How do you find the standard form of a circle given the center (-1, 3) and radius 9?
-To find the standard form, substitute the center coordinates and radius into the equation: (x - (-1))² + (y - 3)² = 9², which simplifies to (x + 1)² + (y - 3)² = 81.
What is the standard form equation of a circle centered at the origin with a radius of 3?
-The standard form equation for a circle centered at the origin (0, 0) with a radius of 3 is x² + y² = 3², which simplifies to x² + y² = 9.
How do you determine the center and radius from a given standard form equation of a circle?
-For an equation like (x + 9)² + (y - 5)² = 16, the center is found by reversing the signs of the constants inside the parentheses, giving the center (-9, 5). The radius is the square root of the number on the right side of the equation, so the radius is √16 = 4.
How do you find the radius of a circle when given the center (3, 4) and a point on the circle (-2, 4)?
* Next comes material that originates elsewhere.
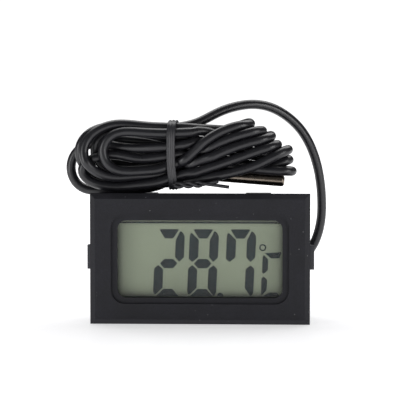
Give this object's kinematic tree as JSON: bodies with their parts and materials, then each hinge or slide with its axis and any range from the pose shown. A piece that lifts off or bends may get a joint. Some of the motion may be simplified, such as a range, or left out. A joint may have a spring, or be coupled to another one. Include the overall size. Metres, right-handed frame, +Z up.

-To find the radius, use the distance formula between the center and the point on the circle: √((-2 - 3)² + (4 - 4)²) = √((-5)² + 0) = √25 = 5. Thus, the radius is 5.
What is the midpoint formula, and how is it used to find the center of a circle when given the endpoints of its diameter?
-The midpoint formula is ((x₁ + x₂) / 2, (y₁ + y₂) / 2). It’s used to find the center of a circle by averaging the x and y coordinates of the endpoints of the diameter.
How do you find the radius when given two points on the diameter of a circle?
-First, find the center using the midpoint formula. Then, calculate the radius by finding the distance between the center and one of the points using the distance formula.
What is the process to convert a general form equation of a circle to the standard form?
-The process involves four steps: 1) Group the x and y terms, 2) Complete the square for both x and y, 3) Add the necessary constants to both sides of the equation, and 4) Factor and simplify.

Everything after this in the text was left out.